Provided material:
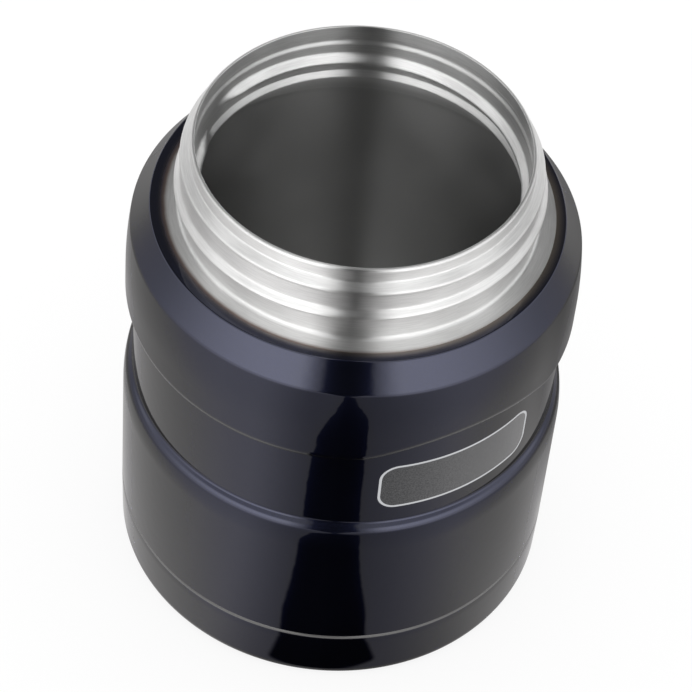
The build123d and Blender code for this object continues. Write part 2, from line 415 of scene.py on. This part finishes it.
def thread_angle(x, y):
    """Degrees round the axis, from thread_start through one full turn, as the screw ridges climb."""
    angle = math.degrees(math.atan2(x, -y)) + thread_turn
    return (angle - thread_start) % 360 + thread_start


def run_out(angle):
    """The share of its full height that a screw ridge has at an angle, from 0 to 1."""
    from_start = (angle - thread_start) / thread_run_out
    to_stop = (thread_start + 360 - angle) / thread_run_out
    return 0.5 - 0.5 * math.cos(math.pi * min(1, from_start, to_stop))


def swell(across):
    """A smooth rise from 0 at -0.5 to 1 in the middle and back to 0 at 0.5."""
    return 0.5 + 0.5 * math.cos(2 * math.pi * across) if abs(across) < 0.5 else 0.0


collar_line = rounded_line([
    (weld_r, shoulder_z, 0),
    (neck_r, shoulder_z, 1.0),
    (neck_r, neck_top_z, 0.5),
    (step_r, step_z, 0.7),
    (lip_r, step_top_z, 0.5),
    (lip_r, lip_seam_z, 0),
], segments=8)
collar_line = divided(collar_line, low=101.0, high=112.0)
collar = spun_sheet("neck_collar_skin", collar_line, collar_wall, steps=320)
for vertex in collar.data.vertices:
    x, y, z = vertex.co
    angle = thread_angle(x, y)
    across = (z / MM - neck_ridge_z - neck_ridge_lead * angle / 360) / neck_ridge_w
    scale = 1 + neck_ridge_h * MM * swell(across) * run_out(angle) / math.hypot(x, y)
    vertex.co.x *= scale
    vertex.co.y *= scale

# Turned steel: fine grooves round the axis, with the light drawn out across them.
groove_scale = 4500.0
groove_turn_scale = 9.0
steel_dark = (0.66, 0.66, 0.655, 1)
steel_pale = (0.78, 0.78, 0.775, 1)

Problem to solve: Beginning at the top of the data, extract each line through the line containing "return (angle - thread_start)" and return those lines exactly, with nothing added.

The completed task:
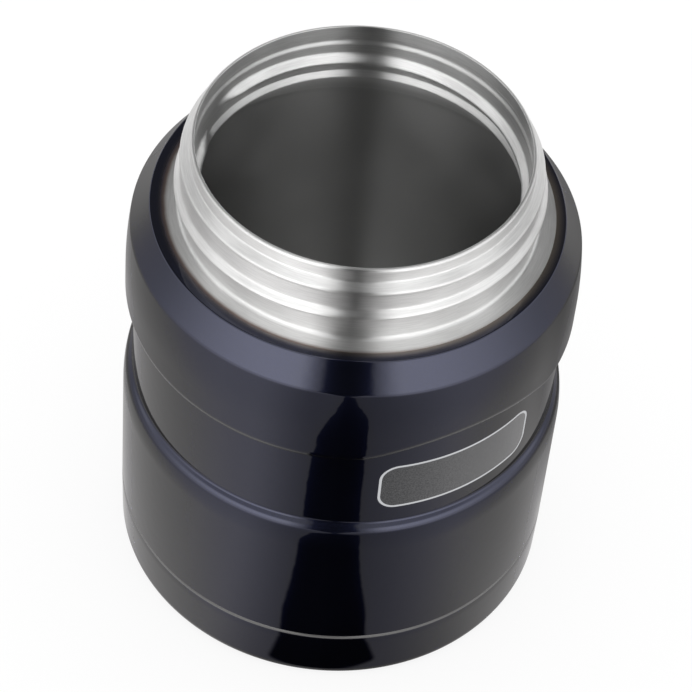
The build123d and Blender code for this object continues. Write part 2, from line 415 of scene.py on. This part finishes it.
def thread_angle(x, y):
    """Degrees round the axis, from thread_start through one full turn, as the screw ridges climb."""
    angle = math.degrees(math.atan2(x, -y)) + thread_turn
    return (angle - thread_start) % 360 + thread_start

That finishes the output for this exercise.